Miguel Jacob, gerente de políticas públicas da 99, empresa de prestação de serviços de táxi, comenta que a grande maioria dos usuários do aplicativo são ex-motoristas, o que mudou as prioridades de deslocamento da população paulistana. “Acreditamos na complementaridade do sistema público e privado como melhor resposta ao desafio da mobilidade urbana em grandes metrópoles, como São Paulo”, diz.
A cidade, devido ao Plano de Avenidas, também sofreu uma concretização – literalmente, cobrindo a cidade com concreto. Isso ocasionou a canalização de córregos, problemas de drenagem e de saneamento básico. Além disso, essa prática reduziu o número de parques e áreas verdes. “Um planejamento que cria grandes vias cria também grandes barreiras”, completa Sabino.
Os especialistas do urbanismo e do planejamento urbano, porém, são otimistas em relação ao desenvolvimento de São Paulo. Fernando Nogueira, coordenador da Mobilab+, laboratório de inovação que aproxima a Prefeitura a empreendedores e startups de urbanismo, apresenta a ideia de uma cidade inteligente, isto é, mais humana e que prioriza a população e suas necessidades. Bonduki concorda que “São Paulo tem jeito, mas precisa de administração e população consciente para mudar o modelo”.
A mobilidade urbana desenha a cidade, ligando os espaços dentro dela.
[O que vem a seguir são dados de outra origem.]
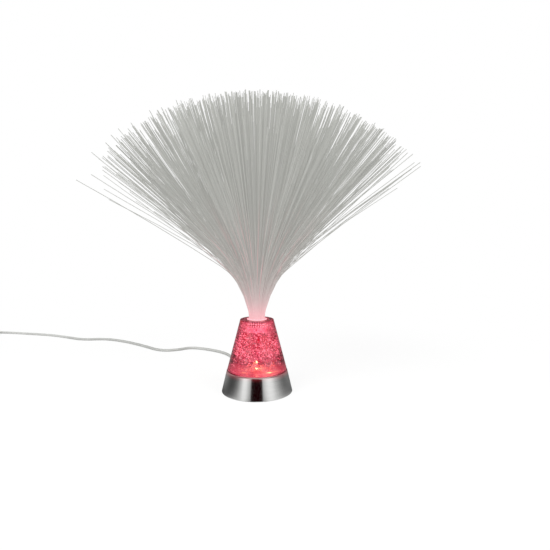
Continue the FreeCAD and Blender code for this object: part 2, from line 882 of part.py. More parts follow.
def coil_entry():
    """The cord runs into the outer turn at the coil's far side, in its lower layer."""
    diameter = s.cord_diameter.value
    outer_turn = s.coil_mean_radius.value + (s.turns_across.value - 1) / 2 * diameter
    along = COIL_CENTRE[0] + diameter * (s.turns_across / 2).value
    return Vector(along, COIL_CENTRE[1] + outer_turn, coil_bottom() + diameter / 2)


def coil_bottom():
    """The coil lies on its tie."""
    return s.tie_thickness.value


def make_cord_coil():
    """The outer shape of the wound cord: a flat ring with its corners taken off."""
    half_width = s.turns_across * s.cord_diameter / 2
    height = s.turns_high * s.cord_diameter
    corner = s.coil_corner
    inside = s.coil_mean_radius - half_width
    outside = s.coil_mean_radius + half_width
    body = revolved("cord_coil", [
        (inside + corner, ZERO),
        (outside - corner, ZERO),
        (outside, corner),
        (outside, height - corner),
        (outside - corner, height),
        (inside + corner, height),
        (inside, height - corner),
        (inside, corner),
    ])
    body.Placement = FreeCAD.Placement(Vector(*COIL_CENTRE, coil_bottom()), FreeCAD.Rotation())
    return body


def make_cord_tie():
    """Flat tie round the coil's section, on the side away from the cord's ends."""
    width = s.turns_across * s.cord_diameter
    height = s.turns_high * s.cord_diameter
    band = s.tie_thickness
    room = width + s.tie_slack * 2
    place = (s.coil_mean_radius + COIL_CENTRE[0], COIL_CENTRE[1])
    outer = block("tie_outer", room + band * 2, s.tie_width, height + band * 2, ZERO, *place)
    inner = block("tie_inner", room, s.tie_width + OVERCUT * 2, height, band, *place)
    return cut("cord_tie", outer, [inner])


def make_cord_tail():
    relief_end = Vector(ADAPTER_PLACE[0], ADAPTER_PLACE[1], s.adapter_height.value / 2)
    solid, *measured = tube([*route_points(TAIL_ROUTE), relief_end], s.cord_diameter.value)
    report_tube("cord_tail", measured)
    return solid_feature("cord_tail", solid)


# ---------------------------------------------------------------- plug-in adapter
def adapter_level(distance):
    """A y along the adapter, that far from the strain relief's end towards the pins."""
    return Size(f"({ADAPTER_PLACE[1]} - {text_of(distance)})", ADAPTER_PLACE[1] - value_of(distance))


def adapter_block(name, length, start, inset=0.0):
    """A block across the adapter that begins at a distance from the strain relief's end."""
    width = s.adapter_width - inset * 2
    tall = s.adapter_height - inset * 2
    middle = adapter_level(start + length / 2)
    return block(name, width, length, tall, inset, ADAPTER_PLACE[0], middle)


def long_edges(item):
    """The edges of a block that run along the adapter."""
    doc.recompute()
    names = []
    for index, edge in enumerate(item.Shape.Edges, start=1):
        if abs(edge.tangentAt(edge.FirstParameter).y) > 1 - TOLERANCE:
            names.append(index)
    return names


def soften(name, item, radius):
    """Fillet a block's long edges."""
    rounded = doc.addObject("Part::Fillet", name)
    rounded.Base = item
    rounded.Edges = [(index, radius.value, radius.value) for index in long_edges(item)]
    return rounded


def make_adapter_shell():
    """Rear shell of the plug-in adapter, open towards the pin plate."""
    solid = adapter_block("adapter_shell_block", s.adapter_length, s.adapter_relief_length)
    outside = soften("adapter_shell_round", solid, s.adapter_round)
    hollow_start = s.adapter_relief_length + s.adapter_wall
    hollow = adapter_block("adapter_shell_hollow", s.adapter_length, hollow_start, s.adapter_wall.value)
    return cut("adapter_shell", outside, [hollow])


def make_adapter_front():
    """Thick pin plate that closes the shell."""
    start = s.adapter_relief_length + s.adapter_length
    solid = adapter_block("adapter_front_block", s.adapter_front_thickness, start)
    plate = soften("adapter_front_round", solid, s.adapter_round)
    root = s.plug_pin_root
    holes = [plug_pin(f"pin_hole_{side + 1}", side, root, root) for side in (-1, 1)]
    return cut("adapter_front", plate, holes)


def plug_pin(name, side, root, length):
    """A cylinder along a pin's axis that starts a root's depth inside the plate's front face."""
    pin = doc.addObject("Part::Cylinder", name)
    bind(pin, {"Radius": s.plug_pin_radius, "Height": length})
    face = s.adapter_relief_length + s.adapter_length + s.adapter_front_thickness
    across = ADAPTER_PLACE[0] + side * s.plug_pin_spacing.value / 2
    base = Vector(across, adapter_level(face - root).value, s.adapter_height.value / 2)
    pin.Placement = FreeCAD.Placement(base, FreeCAD.Rotation(UP, Vector(0, -1, 0)))
    return pin


def make_adapter_pins():
    """Two round pins with rounded tips."""
    pins = []
    for side in (-1, 1):
        length = s.plug_pin_root + s.plug_pin_length - s.plug_pin_radius
        barrel = plug_pin(f"plug_pin_barrel_{side + 1}", side, s.plug_pin_root, length)
        tip = doc.addObject("Part::Sphere", f"plug_pin_tip_{side + 1}")
        bind(tip, {"Radius": s.plug_pin_radius})
        tip.Placement.Base = barrel.Placement.Base + Vector(0, -length.value, 0)
        pins.append(fuse(f"plug_pin_{side + 1}", [barrel, tip]))
    return group("adapter_pins", pins)


def make_adapter_circuit():
    """Small board with its transformer and capacitor inside the adapter."""
    middle = ADAPTER_PLACE[0]
    start = s.adapter_relief_length + s.adapter_wall + s.adapter_board_gap
    width = s.adapter_width - s.adapter_wall * 2
    length = s.adapter_length - s.adapter_wall - s.adapter_board_gap
    board = block("adapter_board", width, length, s.board_thickness, s.adapter_wall,
                  middle, adapter_level(start + length / 2))
    top = s.adapter_wall + s.board_thickness
    transformer = block("adapter_transformer", s.transformer_width, s.transformer_depth,
                        s.transformer_height, top, middle,
                        adapter_level(start + length * TRANSFORMER_SHARE))
    capacitor = cylinder("adapter_capacitor", s.adapter_capacitor_radius, s.adapter_capacitor_height, top,
                         s.adapter_capacitor_offset + middle,
                         adapter_level(start + length * ADAPTER_CAPACITOR_SHARE))
    return group("adapter_circuit", [fuse("adapter_loaded_board", [board, transformer, capacitor])])


def make_adapter_relief():
    """Tapered strain relief, thick end on the adapter's shell."""
    length = s.adapter_relief_length
    relief = doc.addObject("Part::Cone", "adapter_relief")
    bind(relief, {"Radius1": s.adapter_relief_radius, "Radius2": s.gland_nose_radius, "Height": length})
    base = Vector(ADAPTER_PLACE[0], adapter_level(length).value, s.adapter_height.value / 2)
    relief.Placement = FreeCAD.Placement(base, FreeCAD.Rotation(UP, Vector(0, 1, 0)))
    return relief


# ---------------------------------------------------------------- fibre spray
def make_fibre_collar():
    """Sleeve that grips the bound fibres and slides in the clear cone's socket, with moulded ribs."""
    corners = [(s.bundle_radius, bundle_bottom)]
    groove_radius = s.collar_radius - s.collar_rib_depth
    count = max(1, int((s.socket_depth.value - s.collar_rib_pitch.value) / s.collar_rib_pitch.value))
    for rib in range(count):
        foot = bundle_bottom + s.collar_rib_pitch * rib
        corners.append((s.collar_radius, foot))
        corners.append((s.collar_radius, foot + s.collar_rib_pitch / 2))
        corners.append((groove_radius, foot + s.collar_rib_pitch / 2))
        corners.append((groove_radius, foot + s.collar_rib_pitch))
    corners.append((s.collar_radius, bundle_bottom + s.collar_rib_pitch * count))
    corners.append((s.collar_radius, fibre_root))
    corners.append((s.bundle_radius, fibre_root))
    return revolved("fibre_collar", corners)


def make_fibre_bundle():
    """The fibres' lower ends, bound with resin into one rod."""
    return cylinder("fibre_bundle", s.bundle_radius, fibre_root - bundle_bottom, bundle_bottom)


def bundle_places(limit, pitch):
    """Places in a circle at least a pitch apart, on a spiral like a sunflower's seeds."""
    golden_angle = math.pi * (3 - math.sqrt(5))
    spiral = pitch / SPIRAL_PACKING
    places = [(0.0, 0.0)]
    for index in range(int((limit / spiral) ** 2)):
        reach = spiral * math.sqrt(index + SPIRAL_START)
        if reach <= limit:
            places.append((reach * math.cos(index * golden_angle), reach * math.sin(index * golden_angle)))
    return places


def lean_share(share):
    """The share of the spread angle that a fibre leans by, from its place in the bundle."""
    for (near, low), (far, high) in zip(LEAN_BY_PLACE, LEAN_BY_PLACE[1:]):
        if share <= far:
            return low + (high - low) * (share - near) / (far - near)
    return LEAN_BY_PLACE[-1][1]


def fibre(place, limit, length):
    """One fibre: up out of the bundle, outwards along an arc, then drooping slightly to its cut end."""
    root = Vector(*place, fibre_root.value)
    reach = math.hypot(*place)
    section = Part.Wire([Part.Circle(root, UP, s.fibre_diameter.value / 2).toShape()])
    if reach < 0.01:
        path = Part.Wire([Part.LineSegment(root, root + UP * length).toShape()])
        return path.makePipeShell([section], True, False)
    away = Vector(*place, 0).normalize()
    spread = s.spread_angle.value - s.spread_lean.value * away.x
    bend = math.radians(spread) * lean_share(reach / limit)
    radius = s.bend_radius.value - reach
    droop = math.radians(s.fibre_droop.value) * math.sin(bend) ** 2

    def arc_point(start, begin, turn, run):
        """Where an arc ends that begins at an angle from upright and turns outwards along its run."""
        outwards = math.cos(begin) - math.cos(begin + turn)
        upwards = math.sin(begin + turn) - math.sin(begin)
        return start + (away * outwards + UP * upwards) * (run / turn)

    arc_end = arc_point(root, 0.0, bend, radius * bend)
    run = length - radius * bend
    arc = Part.Arc(root, arc_point(root, 0.0, bend / 2, radius * bend / 2), arc_end).toShape()
    if droop < MIN_DROOP:
        tip = arc_end + (away * math.sin(bend) + UP * math.cos(bend)) * run
        rest = Part.LineSegment(arc_end, tip).toShape()
    else:
        middle = arc_point(arc_end, bend, droop / 2, run / 2)
        rest = Part.Arc(arc_end, middle, arc_point(arc_end, bend, droop, run)).toShape()
    return Part.Wire([arc, rest]).makePipeShell([section], True, False)


def make_optical_fibres():
    """The free fibres, fanned out from the bundle's top face."""
    limit = (s.bundle_radius - s.fibre_diameter / 2).value
    full_length = (s.overall_height - fibre_root).value
    golden = (math.sqrt(5) - 1) / 2
    solids = []
    for index, place in enumerate(bundle_places(limit, (s.fibre_diameter + s.fibre_gap).value)):
        length = full_length - s.fibre_unevenness.value * (index * golden % 1)
        solids.append(Part.Solid(fibre(place, limit, length)))
    print(f"optical_fibres: {len(solids)} fibres, {full_length:.1f} mm free length")
    return solid_feature("optical_fibres", Part.makeCompound(solids))


# ---------------------------------------------------------------- build, check and write
def build():
    items = [
        make_base_pad(), make_bottom_cover(), make_cover_screws(), make_inner_frame(), make_foot_ring(),
        make_acrylic_cone(), make_reflector(), make_led_board(), make_board_screws(),
        make_board_components(),
    ]
    items += [make_led(number) for number in range(REPEATS)]
    items += [
        make_switch_body(), make_switch_nut(), make_switch_button(), make_cord_gland(),
        make_supply_wires(), make_switch_wires(), make_cord(), make_cord_coil(), make_cord_tie(),
        make_cord_tail(),
        make_adapter_shell(), make_adapter_front(), make_adapter_pins(), make_adapter_circuit(),
        make_adapter_relief(), make_fibre_collar(), make_fibre_bundle(), make_optical_fibres(),
    ]
    for item in items:
        item.Label = item.Name
    doc.recompute()
    return items


def check(items):
    for item in doc.Objects:
        if "Invalid" in item.State or "Error" in item.State:
            raise RuntimeError(f"{item.Name} failed: {item.State}")
    for item in items:
        if item.Shape.isNull() or not item.Shape.isValid() or not item.Shape.Solids:
            raise RuntimeError(f"{item.Label} has no valid solid")


def export(items):
    os.makedirs("parts", exist_ok=True)
    for item in items:
        item.Shape.exportStep(f"parts/{item.Label}.step")
        box = item.Shape.BoundBox
        print(f"{item.Label}: {len(item.Shape.Solids)} solids, {item.Shape.Volume / 1000:.2f} cm3, "
              f"z {box.ZMin:.2f} to {box.ZMax:.2f}")


pieces = build()
check(pieces)
export(pieces)
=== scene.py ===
"""Looks of a fibre optic table lamp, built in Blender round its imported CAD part.

Metres, +Z up, front towards -Y, with the origin under the foot, as in the CAD part.
"""

import logging
import math
import random
from dataclasses import dataclass
from enum import Enum
from typing import Callable, Iterable, Sequence, Union

import bmesh
import bpy
from mathutils import Matrix, Vector


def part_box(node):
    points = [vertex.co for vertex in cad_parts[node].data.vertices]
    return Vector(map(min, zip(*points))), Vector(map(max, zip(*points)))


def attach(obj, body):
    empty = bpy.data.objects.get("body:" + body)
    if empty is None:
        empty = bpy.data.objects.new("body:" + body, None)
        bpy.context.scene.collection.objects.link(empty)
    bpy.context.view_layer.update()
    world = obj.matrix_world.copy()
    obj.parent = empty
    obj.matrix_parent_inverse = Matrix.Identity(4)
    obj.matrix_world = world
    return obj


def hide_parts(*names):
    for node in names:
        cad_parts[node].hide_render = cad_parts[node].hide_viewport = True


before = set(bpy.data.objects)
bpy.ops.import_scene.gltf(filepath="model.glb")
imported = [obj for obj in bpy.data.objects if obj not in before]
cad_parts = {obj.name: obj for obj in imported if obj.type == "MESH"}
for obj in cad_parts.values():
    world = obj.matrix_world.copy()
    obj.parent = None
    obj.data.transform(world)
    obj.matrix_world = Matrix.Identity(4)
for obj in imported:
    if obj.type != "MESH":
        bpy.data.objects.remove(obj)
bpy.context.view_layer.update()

LOG = logging.getLogger("fibre_lamp")
UP = Vector((0.0, 0.0, 1.0))
GOLDEN = (math.sqrt(5) - 1) / 2
GOLDEN_TURN = math.pi * (3 - math.sqrt(5))
SOFT_EDGE = 0.0003
LEDS = ((0.0104, -0.006), (0.0, 0.012), (-0.0104, -0.006))
STRAND = "strand"
BLACK = (0.0, 0.0, 0.0)
WHITE = (1.0, 1.0, 1.0)

Colour = tuple[float, float, float]
Place = tuple[float, float, float]
Scale = tuple[float, float, float]
Span = tuple[float, float]
Stop = tuple[float, float]
Number = Union[float, "Wire"]


class Body(str, Enum):
    """The CAD bodies that new pieces ride on."""

    ROOT = "root"
    SPRAY = "spray"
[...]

A questão de São Paulo, porém, é que a preocupação com a locomoção se restringe a poucas áreas e não apresenta crescimento horizontal. Logo, o acesso da população de zonas periféricas, interioranas e vizinhas da capital aos espaços comerciais e centrais é restrito. A situação traz diversas consequências, já que quanto mais longe alguém morar dos locais de trabalho, mais tempo vai passar se locomovendo, gastando mais dinheiro com passagens e se privando dos momentos de ócio e lazer.